The Campbell Soup Company has been making condensed soup and packaging it in those iconic red and white labels for decades. The business is huge for Campbell--over $1 billion in red and white cans are sold annually.
But soup sales are stale, and so, like any good CPG company, Campbell set out to find what magical variation on a theme would increase consumer's propensity to buy soup.
Campbell researchers decided to use a research method called "neuromarketing." They studied microscopic changes in skin moisture, heart rate and other biometrics to see how consumers react to everything from pictures of bowls of soup to logo design.The resulting packaging design change: The bowls are getting bigger and steamier, and the soup spoons are going away.

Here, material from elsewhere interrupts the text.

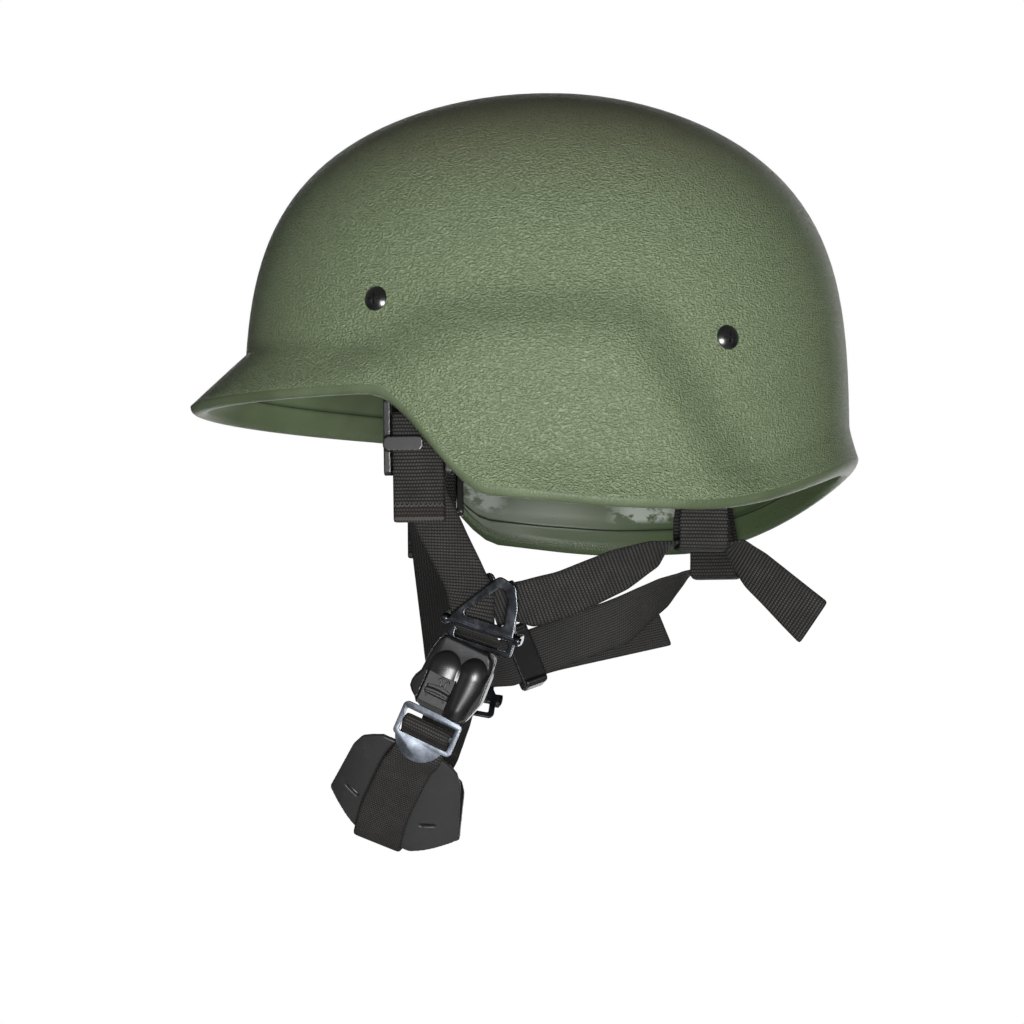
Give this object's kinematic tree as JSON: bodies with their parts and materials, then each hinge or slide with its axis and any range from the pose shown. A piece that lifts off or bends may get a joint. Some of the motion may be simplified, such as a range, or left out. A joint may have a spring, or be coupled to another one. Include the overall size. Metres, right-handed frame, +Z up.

From The Wall Street Journal:
Shoppers will begin seeing changes in the Campbell section of supermarkets this fall. Among them: Condensed-soup varieties will be sectioned into four, color-coded categories such as "taste sensations" in orange and "classic favorites" in light brown. The company's logo will be smaller and moved lower so it's not as prominent.
Campbell's three biggest sellers—chicken noodle, tomato and cream of mushroom, the soup can labels immortalized by Andy Warhol—will remain the same. But on other labels, steam will rise from larger, more vibrant pictures of soup in more modern, white bowls. And those unemotional spoons will disappear.
Whew. And here we thought they were going to do a re-design that would have Andy Warhol rolling over in his grave.